Most sales and line of business leaders agree that a properly deployed and adopted Customer Relationship Management (CRM) can increase sales and marketing effectiveness among many other benefits.
However, B2B companies often struggle to realize the potential benefits of their CRM, even after many years of effort. The main culprit of the lack of success in our experience is deficiencies in CRM leadership, rather than the CRM tool.
We’ve identified eight characteristics that you should expect from a strong B2B CRM leader:
- They don’t tolerate functional bias – IT, Sales, Marketing, Sales Operations, Finance, Sales Enablement, Leadership, and Operations all have a role and a stake in CRM success. If a particular function imprints their mentality on the deployment and administration, you’ll find distortions and resistance to CRM adoption.
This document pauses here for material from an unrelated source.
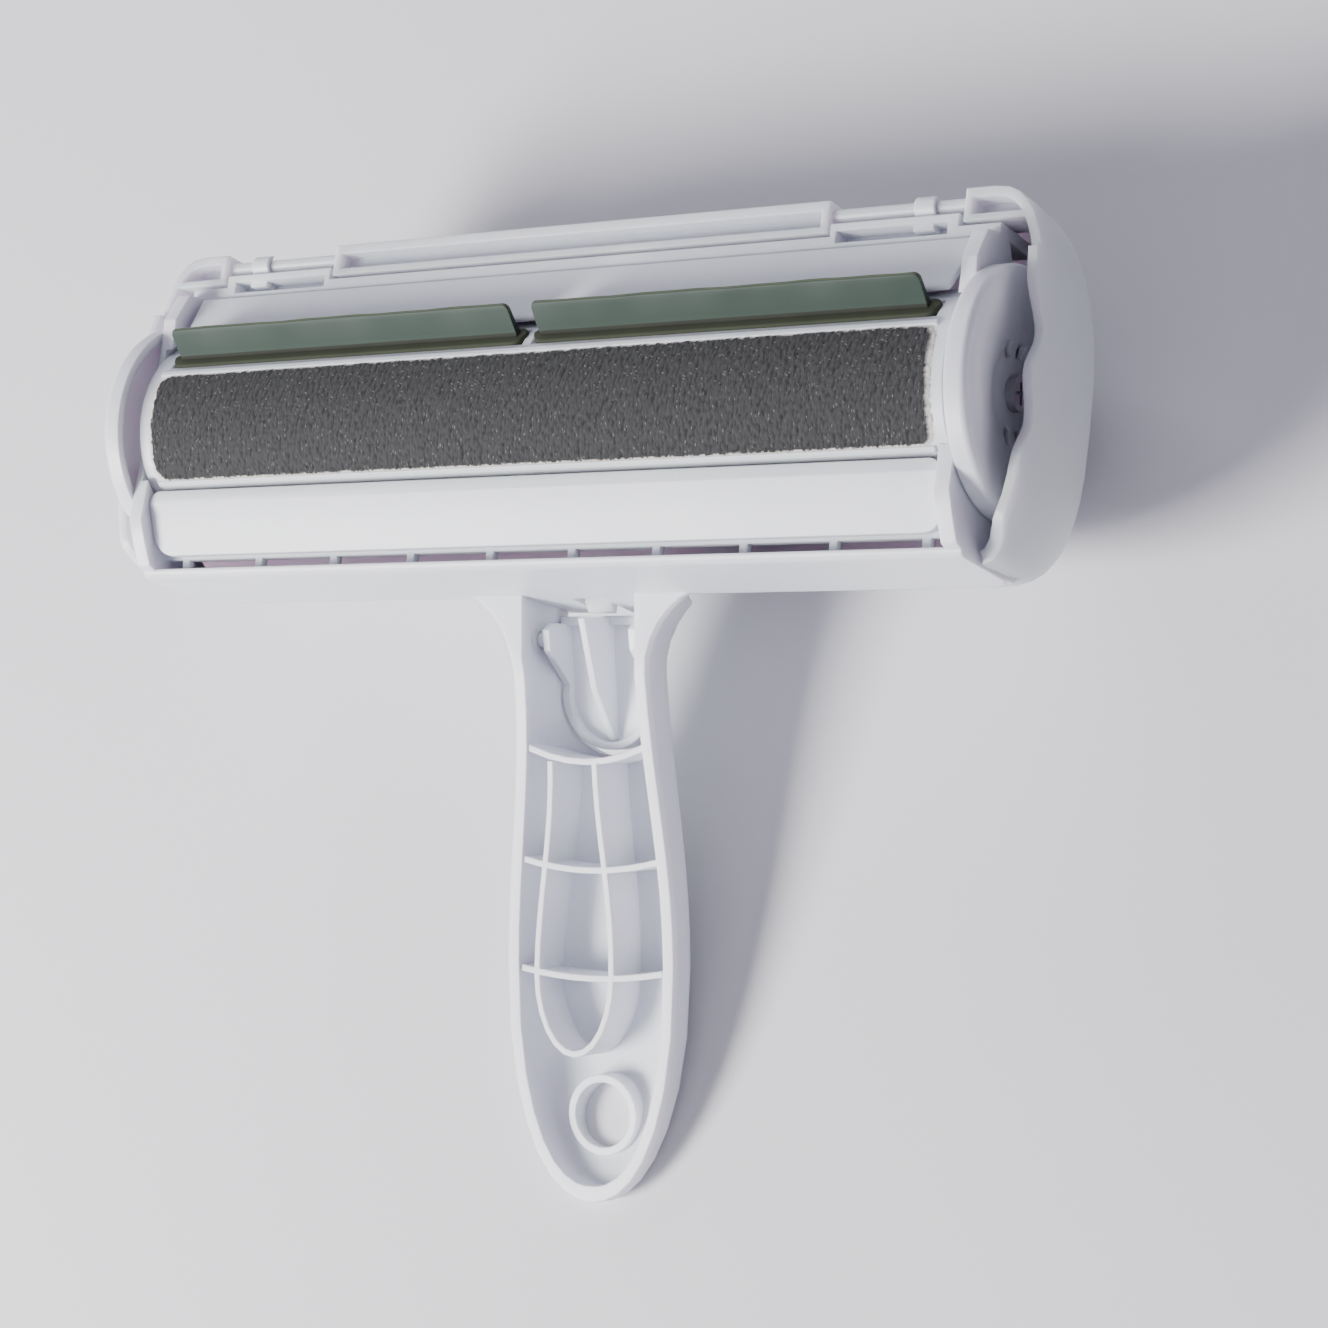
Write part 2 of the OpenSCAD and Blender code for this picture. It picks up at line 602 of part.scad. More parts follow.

- Making change and CRM processes durable is 1st priority – They recognize that underinvesting in the right support, training, and coaching will ensure failure.
- Data, data hygiene, and data quality are 2nd priority – Data issues are heavily process-driven and require commitment and leadership from sales and marketing. It’s a team effort and they know how to get everyone on the same page.
- They diagnose, prioritize, and mobilize change – CRMs effect change throughout organizations that often can’t keep up with the change. Knowing what support is needed to effect change is more important than deploying functionality.
- They have sales and marketing on their resume – CRM is heavily sales and marketing-centric and requires an end-to-end approach. Today, the best CRM leaders have grown up with CRMs. You’ll want someone in the 45-55 age range that has a blend of practitioner experience and past CRM leadership.
- They understand CRM and Marketing Automation – Separate teams and budget owners often manage investments in CRM and marketing automation. The best leaders manage marketing automation and CRM as one.
- They recognize if they have the right resources – Inexperienced people in crucial roles or “B” grade 3rd party resources will add at least months and in most cases years to CRM adoption and success.
- They listen and manage expectations – CRM leadership can seem like hand-to-hand combat at times with multiple stakeholders coming at them in full. Listening to competing priorities and understanding how to help the organization accomplish its goals without pleasing all of the people all of the time is a required skill.
Fifteen years ago CRM was an emerging technology that few people knew how to manage and leverage for organizational success.
Today, CRM leaders are as essential as IT or Finance. If your CRM is failing you, look for the characteristics mentioned above in your next CRM sales leader.